First Lance uranium delivered for conversion

03 June 2016

Regular deliveries of drummed uranium from Peninsula Energy's Lance projects have commenced as the company continues to ramp up production at the Wyoming in-situ leach operation.

Lance_drummed_product_(Peninsula)-460
Dried and drummed uranium from Lance (Image: Peninsula Energy)

Peninsula announced yesterday that the first shipment of about 16,000 pounds U3O8 (6.2 tU) was delivered to a North American conversion facility on 31 May. The company expects to make deliveries at regular intervals, it said.

Operations commenced at Lance's Ross Permit Area in December 2015. Perth, Western Australia-based Peninsula made its first delivery of uranium under its wholly-owned subsidiary Strata Energy Inc's 2011 sale and purchase agreement with an unnamed US utility in January, but that delivery was made using borrowed material, to ensure compliance with the delivery schedule.

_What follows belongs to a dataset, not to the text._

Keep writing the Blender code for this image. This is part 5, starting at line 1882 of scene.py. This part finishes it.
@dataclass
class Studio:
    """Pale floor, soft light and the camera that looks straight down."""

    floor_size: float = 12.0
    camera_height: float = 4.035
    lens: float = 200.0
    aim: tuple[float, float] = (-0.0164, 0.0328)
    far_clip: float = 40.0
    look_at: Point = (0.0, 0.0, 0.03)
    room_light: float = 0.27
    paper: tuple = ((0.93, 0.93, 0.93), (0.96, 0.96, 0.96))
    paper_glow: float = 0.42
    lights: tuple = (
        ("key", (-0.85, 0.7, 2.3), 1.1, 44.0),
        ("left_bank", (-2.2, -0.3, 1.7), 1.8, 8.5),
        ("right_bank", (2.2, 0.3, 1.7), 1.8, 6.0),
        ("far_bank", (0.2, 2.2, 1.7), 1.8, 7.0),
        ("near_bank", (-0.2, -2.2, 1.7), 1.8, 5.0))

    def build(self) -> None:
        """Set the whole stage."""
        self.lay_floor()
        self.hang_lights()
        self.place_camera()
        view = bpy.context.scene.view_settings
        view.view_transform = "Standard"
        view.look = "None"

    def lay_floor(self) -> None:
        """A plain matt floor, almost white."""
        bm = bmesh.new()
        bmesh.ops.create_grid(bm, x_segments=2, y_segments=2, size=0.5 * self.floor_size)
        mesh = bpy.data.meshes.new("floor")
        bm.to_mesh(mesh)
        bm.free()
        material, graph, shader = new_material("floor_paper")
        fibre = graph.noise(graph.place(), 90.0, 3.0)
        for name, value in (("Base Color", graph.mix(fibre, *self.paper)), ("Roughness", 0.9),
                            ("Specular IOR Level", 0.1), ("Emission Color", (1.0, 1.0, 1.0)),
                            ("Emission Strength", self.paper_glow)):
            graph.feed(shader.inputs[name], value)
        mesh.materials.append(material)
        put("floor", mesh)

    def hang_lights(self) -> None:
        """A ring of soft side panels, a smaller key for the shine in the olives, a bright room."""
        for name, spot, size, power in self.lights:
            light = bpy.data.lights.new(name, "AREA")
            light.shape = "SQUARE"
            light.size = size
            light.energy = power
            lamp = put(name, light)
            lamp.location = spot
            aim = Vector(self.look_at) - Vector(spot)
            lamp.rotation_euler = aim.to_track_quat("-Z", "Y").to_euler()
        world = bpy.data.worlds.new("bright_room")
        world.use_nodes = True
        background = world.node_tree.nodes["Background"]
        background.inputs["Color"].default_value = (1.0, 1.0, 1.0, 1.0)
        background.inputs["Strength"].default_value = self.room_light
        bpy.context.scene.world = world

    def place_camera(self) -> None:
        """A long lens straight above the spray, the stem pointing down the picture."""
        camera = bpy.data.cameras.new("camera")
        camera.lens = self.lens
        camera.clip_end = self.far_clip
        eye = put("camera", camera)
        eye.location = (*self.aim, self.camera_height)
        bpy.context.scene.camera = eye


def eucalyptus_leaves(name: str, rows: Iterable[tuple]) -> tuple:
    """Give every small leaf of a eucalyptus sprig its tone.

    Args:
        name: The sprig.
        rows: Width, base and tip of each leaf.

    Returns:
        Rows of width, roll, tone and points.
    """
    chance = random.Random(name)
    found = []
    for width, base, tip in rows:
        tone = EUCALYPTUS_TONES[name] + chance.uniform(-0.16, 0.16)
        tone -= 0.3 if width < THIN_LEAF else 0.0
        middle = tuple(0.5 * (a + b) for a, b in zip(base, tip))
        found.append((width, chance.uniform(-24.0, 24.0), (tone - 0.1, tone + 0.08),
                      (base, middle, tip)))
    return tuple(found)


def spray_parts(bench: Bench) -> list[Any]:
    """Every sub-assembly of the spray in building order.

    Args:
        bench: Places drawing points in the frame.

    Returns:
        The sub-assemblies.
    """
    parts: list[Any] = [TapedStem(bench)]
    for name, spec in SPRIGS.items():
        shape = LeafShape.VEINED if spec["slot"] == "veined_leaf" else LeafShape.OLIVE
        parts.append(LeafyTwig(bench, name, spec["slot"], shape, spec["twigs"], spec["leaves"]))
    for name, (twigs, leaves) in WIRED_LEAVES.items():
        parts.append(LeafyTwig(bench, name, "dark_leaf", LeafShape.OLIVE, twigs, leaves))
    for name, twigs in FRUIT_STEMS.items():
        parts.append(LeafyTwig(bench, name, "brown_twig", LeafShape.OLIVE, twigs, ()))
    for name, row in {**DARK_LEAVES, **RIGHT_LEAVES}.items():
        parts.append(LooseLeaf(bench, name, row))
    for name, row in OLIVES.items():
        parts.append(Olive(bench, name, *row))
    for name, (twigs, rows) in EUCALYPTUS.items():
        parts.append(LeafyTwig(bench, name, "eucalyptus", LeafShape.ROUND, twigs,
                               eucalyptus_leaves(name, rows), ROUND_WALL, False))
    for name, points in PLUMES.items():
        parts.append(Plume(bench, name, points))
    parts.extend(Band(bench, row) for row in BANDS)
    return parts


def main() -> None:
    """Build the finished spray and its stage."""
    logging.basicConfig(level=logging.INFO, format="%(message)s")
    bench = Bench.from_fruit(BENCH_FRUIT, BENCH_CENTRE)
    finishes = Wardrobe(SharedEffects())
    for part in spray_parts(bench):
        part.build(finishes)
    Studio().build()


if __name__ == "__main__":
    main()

Production at Lance is now ramping up, with the fourth header house due to come online in early June. The fifth header house, of a total of seven, is expected to come online in the third quarter of 2016. All seven header houses are due to be constructed and commissioned by the end of the year although "meaningful amounts" of uranium are not likely to be extracted from the sixth and seventh header houses until early in 2017.

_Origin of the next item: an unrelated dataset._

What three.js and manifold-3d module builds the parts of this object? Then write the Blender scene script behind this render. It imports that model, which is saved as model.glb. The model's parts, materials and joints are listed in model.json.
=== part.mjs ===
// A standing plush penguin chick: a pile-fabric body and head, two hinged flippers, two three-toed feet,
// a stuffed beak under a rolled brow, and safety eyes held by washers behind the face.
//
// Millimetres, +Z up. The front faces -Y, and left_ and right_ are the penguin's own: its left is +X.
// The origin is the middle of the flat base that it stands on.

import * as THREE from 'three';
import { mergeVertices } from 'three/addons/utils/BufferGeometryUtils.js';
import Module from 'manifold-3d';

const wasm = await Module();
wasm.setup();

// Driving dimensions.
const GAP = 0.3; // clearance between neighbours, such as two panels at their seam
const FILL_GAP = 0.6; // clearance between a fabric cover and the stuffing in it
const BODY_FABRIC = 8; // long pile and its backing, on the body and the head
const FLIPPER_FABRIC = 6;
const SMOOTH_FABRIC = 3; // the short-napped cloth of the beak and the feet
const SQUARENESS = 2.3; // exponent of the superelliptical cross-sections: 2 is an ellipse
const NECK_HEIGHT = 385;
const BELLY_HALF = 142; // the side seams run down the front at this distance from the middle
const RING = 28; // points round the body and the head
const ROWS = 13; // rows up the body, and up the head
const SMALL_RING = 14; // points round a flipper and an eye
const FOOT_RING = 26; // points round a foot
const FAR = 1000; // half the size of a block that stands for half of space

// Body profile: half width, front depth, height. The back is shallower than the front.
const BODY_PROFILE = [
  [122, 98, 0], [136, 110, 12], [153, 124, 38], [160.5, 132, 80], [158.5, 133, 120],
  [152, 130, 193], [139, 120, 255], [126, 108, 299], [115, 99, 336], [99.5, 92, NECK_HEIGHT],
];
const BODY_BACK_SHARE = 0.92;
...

Production performance to date at the first two header houses indicate 2016 production of 200,000-300,000 pounds U3O8 (77-115 tU). Based on current ramp-up rates, the company said it expects to achieve the targeted production level of 600,000-700,000 pounds U3O8 (231-269 tU) per year for the first stage of the Lance project during the first half of 2017.

Peninsula is developing the Lance projects - comprising the Ross, Kendrick and Barber permits - under a three-stage strategy that it says reduces the initial funding requirements while allowing the company to defer most of its planned uranium sales contracts. Commissioning the processing facility and wellfield operations during the first stage of the project also significantly de-risks the subsequent stages, which should see total production rates increase to 1.2 million pounds U3O8 (462 tU) and then to 2.3 million pounds U3O8 (885 tU) per year.

Current plans see Kendrick scheduled to come online in 2019. In February, the US Nuclear Regulatory Commission (NRC) accepted for review an application by Strata Energy to extend the licence of the Lance project by including the Kendrick expansion area into the Ross Permit Area. According to the NRC's review schedule, a target date of September 2017 is currently set for the issue of a licence amendment.